Мы поднялись с кресел и отправились в столовую. Здесь, на террасе, начиналась чувствоваться сырость, апрель сказывался. Наш хозяин на минуту прошел к себе в кабинет и сейчас же вернулся с небольшой книгой в руке. Подойдя к гостье, он протянул ей книгу. Это было сочинение Фламмариона: «Небо и Земля»[25]. Красивый белый переплет был предупредительно закрыт толстой бумагой. На нем было вытиснено золотыми буквами: «В воспоминание об умершей». Обрез книги был красный, усеянный золотыми звездами.
Юлия Павловна трепещущими руками боязливо взяла книгу, рассеянно глядя на хозяина.
— Я исполнил, как вы видите, последнюю волю графини Санаба…
КРОВАВЫЙ ЦВЕТОК
— Из моих воспоминаний об old merry England (старой, доброй Англии), где мне пришлось четверть века тому назад прожить несколько лет, мало что осталось в моей памяти.
Так ответил Максим Ермолаевич, крупный финансовый деятель, на просьбу немногочисленного кружка его друзей, расположившихся после обеда в его кабинете за кофе с ликерами, рассказать что-нибудь об его жизни в Великобритании.
— Неужели этот период времени совершенно улетучился из ваших воспоминаний? — шутливо-насмешливо заметил один из собеседников, жизнерадостный блондин, бухгалтер того кредитного учреждения, где был директором хозяин.
— Известный промежуток времени сглаживает те особенности, ту рельефность впечатления, которые могли обратить внимание тогда, впрочем….
И Синев внезапно умолк…
Его крупная, чисто-русская, немного расплывчатая фигура, с большой темно-русой бородой, вдумчивыми серыми глазами, еще глубже ушла в кресло, на котором он сидел; левая рука нетерпеливо терла высокий лоб, тогда как правая лежала без движения на ручке кресла.
— Это небольшая история, впрочем, в то время меня очень интересовавшая, и если желаете — я вам ее расскажу.
В согласии слушателей нельзя было сомневаться.
— Посланный моим покойным отцом в Лондон, чтобы изучить условия иностранной торговли[26], я, благодаря привезенным с собою рекомендациям, скоро нашел себе место в одной из лондонских фирм. Изумлению моему не было предела, когда я узнал, что должен служить даром, только ради практики.
Долго думать мне было нельзя, и уже на другой день я сидел в темноватом бюро моих новых хозяев, усердно выписывая всевозможные коносаменты и счета.
К моему изумлению и, нужно прибавить, к нескрываемому удовольствию, в числе служащих фирмы Куксмун и К° я встретил моего соотечественника, Василия Венедиктова.

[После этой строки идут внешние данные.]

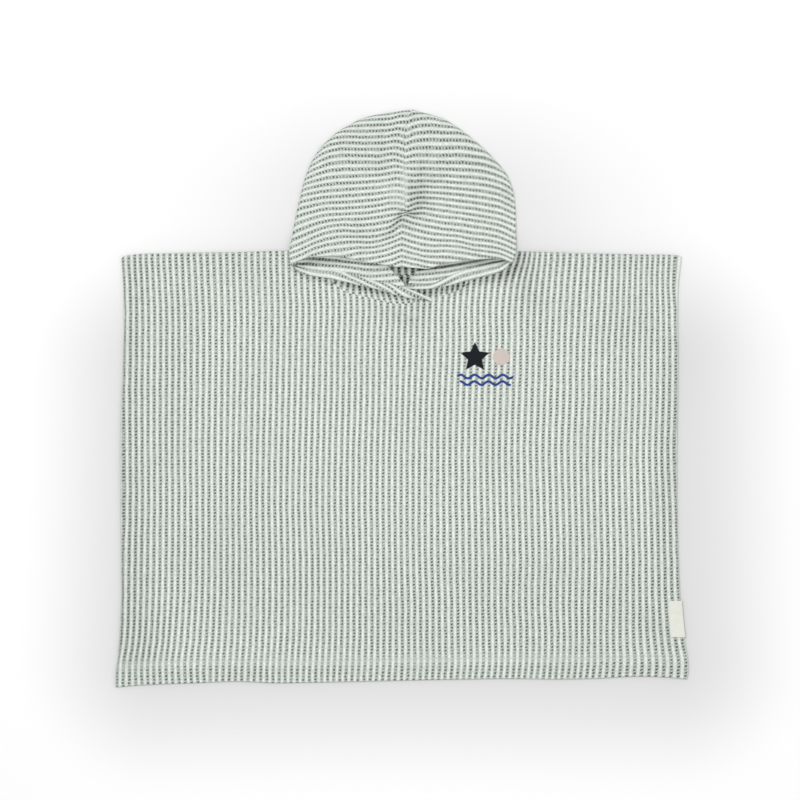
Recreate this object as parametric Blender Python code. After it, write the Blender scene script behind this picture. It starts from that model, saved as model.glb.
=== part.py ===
"""Hooded bath poncho for a small child, laid out flat on its back.

The garment lies in the XY plane with +Z up: the hem is towards -Y, the hood towards +Y, and the
wearer's left side is at +X.  The origin is on the ground under the middle of the garment.  Five
pieces make it: front, back, two hood halves that meet in a centre seam and cross at the neck, and
a side label.  Cloth is a wall of ribbed cotton, plain on one side and ribbed on the other.
"""
import bpy
import numpy as np

MM = 0.001                 # every size below is in millimetres

# ---------------------------------------------------------------- cloth
SEAM_GAP = 0.3             # daylight between two pieces that are sewn together
WALL = 1.6                 # cloth thickness in the valley between two ribs
RIB_HEIGHT = 0.8           # how far a rib stands above the valley
FULL_WALL = WALL + RIB_HEIGHT
FOLD_WALL = 2.0            # cloth thickness where it is folded round an edge
RIM_INSET = 2.5            # width over which a raw edge is rounded off
RIM_SHARE = 0.5            # share of the wall that is left at the edge itself

# ---------------------------------------------------------------- levels above the ground
BACK_WALL = 2.0
BACK_EDGE_INSET = 0.8      # the back panel is hidden by this much under the front
FRONT_LEVEL = BACK_WALL + SEAM_GAP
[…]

Кто из вас, господа, не знает, как приятно встретить на чужбине земляка? Одна возможность говорить на родном языке, после постоянных «oh yes! All right!» англичан, невольно заставляет сейчас же сойтись со своим соотечественником.

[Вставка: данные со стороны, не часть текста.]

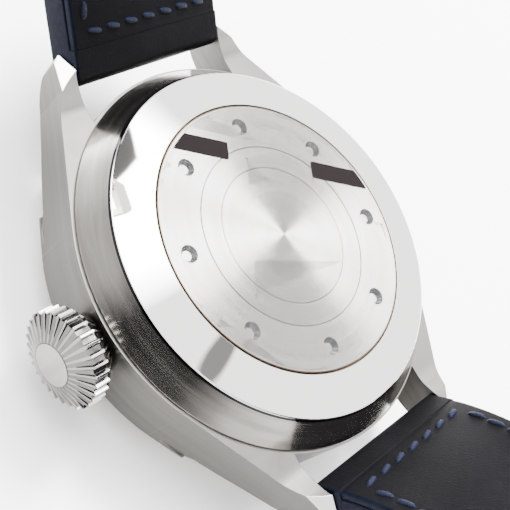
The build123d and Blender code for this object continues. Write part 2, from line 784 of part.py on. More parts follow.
with BuildPart() as crown_gasket:
    with BuildSketch(crown_plane(crown_foot + crown_gasket_inset)):
        Circle(tube_radius + running_gap + crown_gasket_wall - seat_gap)
        Circle(tube_radius + running_gap, mode=Mode.SUBTRACT)
    extrude(amount=crown_gasket_height)
save(crown_gasket, "crown_gasket")

with BuildPart() as crown_tube:
    with BuildSketch(crown_plane(case_radius - tube_inside)):
        Circle(tube_radius)
        Circle(tube_bore, mode=Mode.SUBTRACT)
    extrude(amount=tube_inside + tube_outside)
save(crown_tube, "crown_tube")

with BuildPart() as stem:
    with BuildSketch(crown_plane(stem_reach)):
        Circle(stem_radius)
    extrude(amount=crown_foot + crown_cavity_depth - stem_reach)
save(stem, "stem")


def stem_collar(start, length, radius):
    """Builds one of the toothed collars that the stem slides through."""
    with BuildPart() as piece:
        with BuildSketch(crown_plane(start - length)):
            Circle(radius)
            with PolarLocations(radius, collar_teeth):
                Rectangle(collar_tooth, collar_tooth, mode=Mode.SUBTRACT)
            Circle(stem_radius + running_gap, mode=Mode.SUBTRACT)
        extrude(amount=length)
    return piece


winding_pinion = stem_collar(keyless_start, pinion_length, pinion_radius)
save(winding_pinion, "winding_pinion")
clutch_wheel = stem_collar(keyless_start - pinion_length, clutch_length, clutch_radius)
save(clutch_wheel, "clutch_wheel")

# Strap: side outlines swept along each half's line, then tapered in front view
strap_width = lug_gap - strap_side_gap - strap_side_gap


def strap_point(lengths, headings, distance):
    """Point (y, z) and heading of a half's line that far along it, from the spring bar at 12 o'clock."""
    y = bar_reach
    z = bar_height
    heading = headings[0]
    if distance < 0:
        return y + distance * cos(radians(heading)), z + distance * sin(radians(heading)), heading
    for length, end_heading in zip(lengths, headings[1:]):
        step = min(distance, length)
        turned = heading + (end_heading - heading) * step / length
        bend = radians(turned - heading) / 2
        chord = step * sin(bend) / bend if bend else step
        y += chord * cos(radians(heading) + bend)
        z += chord * sin(radians(heading) + bend)
        heading = turned
        distance -= step
        if distance <= 0:
            break
    return y, z, heading


def strap_edge(lengths, headings, stations, wrist, inset):
    """Points of one face of a half: the wrist or dial side, moved towards the middle by inset."""
    near, far = -strap_dial_side, -strap_tail_dial_side
    if wrist:
        near, far = strap_wrist_side, strap_tail_wrist_side
    points = []
    for distance in stations:
        y, z, turned = strap_point(lengths, headings, distance)
        share = min(1, max(0, (distance - strap_pad_end) / (strap_thin_start - strap_pad_end)))
        offset = near + (far - near) * share - inset
        points.append((y - offset * sin(radians(turned)), z + offset * cos(radians(turned))))
    return points


def strap_half(lengths, headings, start, end, wrist_inset, lining):
    """Builds the body or the lining of a half as a tapered band between two stations."""
    count = int((end - start) // strap_station)
    stations = [start + (end - start) * step / count for step in range(count + 1)]
    upper = strap_edge(lengths, headings, stations, True, 0 if lining else wrist_inset)
    lower = strap_edge(lengths, headings, stations, lining, wrist_inset - glue_line if lining else 0)
    with BuildPart() as piece:
        with BuildSketch(Plane.YZ):
            with BuildLine():
                Spline(*upper)
                Line(upper[-1], lower[-1])
                Spline(*reversed(lower))
                Line(lower[0], upper[0])
            make_face()
        extrude(amount=strap_width / 2, both=True)
        with BuildSketch(Plane.XZ):
            half_start = strap_width / 2
            half_end = strap_end_width / 2
            section((-half_start, 0), (half_start, 0), (half_start, strap_taper_start),
                    (half_end, strap_taper_end), (half_end, strap_ceiling), (-half_end, strap_ceiling),
                    (-half_end, strap_taper_end), (-half_start, strap_taper_start))
        extrude(amount=-strap_ceiling, mode=Mode.INTERSECT)
        with BuildSketch(Plane.YZ):
            with Locations((bar_reach, bar_height)):
                Circle(bar_radius + running_gap)
        extrude(amount=strap_width, both=True, mode=Mode.SUBTRACT)
    return piece


buckle_half_length = sum(buckle_half_lengths)
hole_half_length = sum(hole_half_lengths)


def station_plane(lengths, headings, distance, across):
    """Plane on a half's line: square across it, or lying along it and facing the dial side."""
    y, z, turned = strap_point(lengths, headings, distance)
    along = Vector(0, cos(radians(turned)), sin(radians(turned)))
    if across:
        return Plane(origin=(0, y, z), x_dir=(1, 0, 0), z_dir=along)
    return Plane(origin=(0, y, z), x_dir=(-1, 0, 0), z_dir=Vector(-1, 0, 0).cross(along))


end_plane = station_plane(buckle_half_lengths, buckle_half_headings, buckle_half_length, False)


def buckle_half(start, lining):
    """Builds a layer of the buckle half, slotted for the tongue and bored for the buckle bar."""
    end = buckle_half_length + buckle_end_wall
    layer = strap_half(buckle_half_lengths, buckle_half_headings, start, end, lining_thickness, lining)
    with BuildPart() as piece:
        add(layer.part)
        with BuildSketch(end_plane):
            with Locations((0, buckle_end_wall)):
                Rectangle(buckle_slot_width, buckle_slot_length)
        extrude(amount=strap_wrist_side + strap_wrist_side, both=True, mode=Mode.SUBTRACT)
        with BuildSketch(Plane.YZ):
            with Locations((end_plane.origin.Y, end_plane.origin.Z)):
                Circle(buckle_bar_radius + running_gap)
        extrude(amount=strap_width, both=True, mode=Mode.SUBTRACT)
    return piece


strap_12 = buckle_half(-strap_nose, False)
save(strap_12, "strap_12")
strap_12_lining = buckle_half(lining_start, True)
save(strap_12_lining, "strap_12_lining")

tip_plane = station_plane(hole_half_lengths, hole_half_headings, hole_half_length, False)
hole_places = [(0, -strap_first_hole - strap_hole_pitch * index) for index in range(strap_hole_count)]


def hole_half(start, lining):
    """Builds a layer of the hole half with its pointed tip and buckle holes, on the 6 o'clock side."""
    layer = strap_half(hole_half_lengths, hole_half_headings, start, hole_half_length,
                       lining_thickness, lining)
    with BuildPart() as shaped:
        add(layer.part)
        with BuildSketch(tip_plane):
            half = strap_end_width / 2
            section((half + overrun, overrun), (tip_half_width, overrun), (tip_half_width, 0),
                    (half, -strap_point_length), (half + overrun, -strap_point_length))
            mirror(about=Plane.YZ)
            with Locations(hole_places):
                Circle(strap_hole_radius)
        extrude(amount=strap_wrist_side + strap_wrist_side, both=True, mode=Mode.SUBTRACT)
    with BuildPart() as piece:
        mirror(shaped.part, about=Plane.XZ)
    return piece


strap_6 = hole_half(-strap_nose, False)
save(strap_6, "strap_6")
strap_6_lining = hole_half(lining_start, True)
save(strap_6_lining, "strap_6_lining")

for side, label in ((1, "spring_bar_12"), (-1, "spring_bar_6")):
    with BuildPart() as spring_bar:
        with BuildSketch(Plane.YZ):
            with Locations((side * bar_reach, bar_height)):
                Circle(bar_radius)
        extrude(amount=lug_inner, both=True)
        with BuildSketch(Plane.YZ):
            with Locations((side * bar_reach, bar_height)):
                Circle(bar_pivot_radius)
        extrude(amount=lug_inner + bar_pivot_length, both=True)
    save(spring_bar, label)

# Buckle at the end of the 12 o'clock half, its frame flat to the strap's end
arm_inside = strap_end_width / 2 + buckle_side_gap
arm_outside = arm_inside + buckle_arm_width
with BuildPart() as buckle_frame:
    with BuildSketch(end_plane):
        with Locations((0, (buckle_length - buckle_heel) / 2)):
            RectangleRounded(arm_outside + arm_outside, buckle_length + buckle_heel,
                             buckle_corner - running_gap)
        with Locations((0, -overrun)):
            Rectangle(arm_inside + arm_inside, buckle_length - buckle_crossbar + buckle_heel + overrun,
                      align=(Align.CENTER, Align.MIN), mode=Mode.SUBTRACT)
        with Locations((0, -overrun)):
            Rectangle(arm_inside + arm_inside, buckle_heel + overrun,
                      align=(Align.CENTER, Align.MAX), mode=Mode.SUBTRACT)
    extrude(amount=buckle_thickness / 2, both=True)
    with BuildSketch(Plane.YZ):
        with Locations((end_plane.origin.Y, end_plane.origin.Z)):
            Circle(buckle_bar_radius)
    extrude(amount=arm_inside + buckle_bore_depth, both=True, mode=Mode.SUBTRACT)
save(buckle_frame, "buckle_frame")

with BuildPart() as buckle_bar:
    with BuildSketch(Plane.YZ):
        with Locations((end_plane.origin.Y, end_plane.origin.Z)):
            Circle(buckle_bar_radius - seat_gap)
    extrude(amount=arm_inside + buckle_bore_depth, both=True)
save(buckle_bar, "buckle_bar")

with BuildPart() as buckle_tongue:
    with BuildSketch(Plane.YZ):
        with Locations((end_plane.origin.Y, end_plane.origin.Z)):
            Circle(buckle_bar_radius + running_gap + tongue_ring_wall)
    extrude(amount=tongue_width / 2, both=True)
    with BuildSketch(end_plane.offset(buckle_thickness / 2 + seat_gap)):
        Rectangle(tongue_width, buckle_length + tongue_overhang, align=(Align.CENTER, Align.MIN))
    extrude(amount=tongue_thickness)
    with BuildSketch(Plane.YZ):
        with Locations((end_plane.origin.Y, end_plane.origin.Z)):
            Circle(buckle_bar_radius + running_gap)
    extrude(amount=tongue_width, both=True, mode=Mode.SUBTRACT)
save(buckle_tongue, "buckle_tongue")


def keeper(place, gap, label):
    """Builds a leather loop round the buckle half with room for the other half on the dial side."""
    with BuildPart() as loop:
        station = buckle_half_length - place
        with BuildSketch(station_plane(buckle_half_lengths, buckle_half_headings, station, True)):
            inside = strap_end_width / 2 + gap
            wrist_face = -strap_tail_wrist_side - gap
            dial_face = strap_tail_dial_side + keeper_room
            outside = inside + keeper_wall
            section((-outside, wrist_face - keeper_wall), (outside, wrist_face - keeper_wall),
                    (outside, dial_face + keeper_wall), (-outside, dial_face + keeper_wall))
            section((-inside, wrist_face), (inside, wrist_face), (inside, dial_face), (-inside, dial_face),
                    mode=Mode.SUBTRACT)
        extrude(amount=keeper_length / 2, both=True)
    save(loop, label)


keeper(fixed_keeper_place, seat_gap, "fixed_keeper")
keeper(free_keeper_place, keeper_gap, "free_keeper")
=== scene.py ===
"""Dresses the pilot's wristwatch: its finishes, the padded strap with its seams, the numbers and the light.

Everything is in metres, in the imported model's frame: the watch lies on its crystal, +Z leaves the case back,
+Y is 12 o'clock and -X is the crown's side. The classes that build shapes hold their sizes in millimetres.
"""

import logging
import math
from dataclasses import dataclass
from enum import Enum

import bmesh
import bpy
import numpy as np
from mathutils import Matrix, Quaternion, Vector

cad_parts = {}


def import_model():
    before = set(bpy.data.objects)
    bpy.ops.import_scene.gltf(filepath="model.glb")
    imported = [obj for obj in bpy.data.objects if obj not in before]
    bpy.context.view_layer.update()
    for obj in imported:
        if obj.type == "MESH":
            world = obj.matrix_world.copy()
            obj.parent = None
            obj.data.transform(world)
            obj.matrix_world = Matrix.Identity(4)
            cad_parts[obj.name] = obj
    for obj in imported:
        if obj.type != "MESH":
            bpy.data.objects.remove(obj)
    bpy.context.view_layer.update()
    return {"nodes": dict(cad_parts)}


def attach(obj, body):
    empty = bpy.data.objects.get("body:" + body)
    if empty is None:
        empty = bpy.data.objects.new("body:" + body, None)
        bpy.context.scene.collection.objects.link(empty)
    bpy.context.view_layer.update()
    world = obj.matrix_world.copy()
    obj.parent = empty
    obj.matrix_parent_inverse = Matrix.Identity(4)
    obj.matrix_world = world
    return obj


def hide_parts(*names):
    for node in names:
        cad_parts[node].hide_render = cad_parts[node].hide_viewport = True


Socket = bpy.types.NodeSocket
Value = float | tuple[float, ...] | Socket
Colour = tuple[float, float, float]
Span = tuple[float, float]
Triple = tuple[float, float, float]

MM = 0.001
LINE_BAND = (0.3, 0.7)
TONE_BAND = (0.35, 0.65)
LOG = logging.getLogger("wristwatch")


class Half(Enum):
    """The two halves of the strap, with the sign of the side that each leaves the case on."""

    BUCKLE = 1
    HOLES = -1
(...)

Это случилось и между нами. Не прошло и двух дней, как я и Вася стали неразлучными друзьями. Вы смеетесь, господа, но ведь четверть века отделяют вас от того времени, когда еще верили в дружбу, когда скептицизм далеко не так сильно владел сердцами людей.
Я жил на Chester-square, а мой приятель ютился где-то недалеко от самого City. В будни занятия в office (конторе) настолько утомляли нас, что о прогулках или развлечениях вечером не было и речи, — каждый из нас был вполне счастлив вернуться к себе домой, пообедать, выпить четверть пинты хорошего портера и взять какую-нибудь книгу с тем, чтобы сейчас же задремать, пока резкий голос служанки не разбудит к чаю. Но зато в субботу вечером и все воскресенье мы посвящали время увеселениям всякого рода, начиная от бесцельного шатания по Пикадилли и кончая поездками в Итон, Вульвич и прочие интересные по своему прошлому города и местечки. В одно из воскресений мы попали на скачки, в небольшой городок New-Market.
— Проклятый городишко! — ворчал мой приятель, раздосадованный проигрышем на скачках; большая часть наших скромных средств перешла в широкие карманы букмекеров.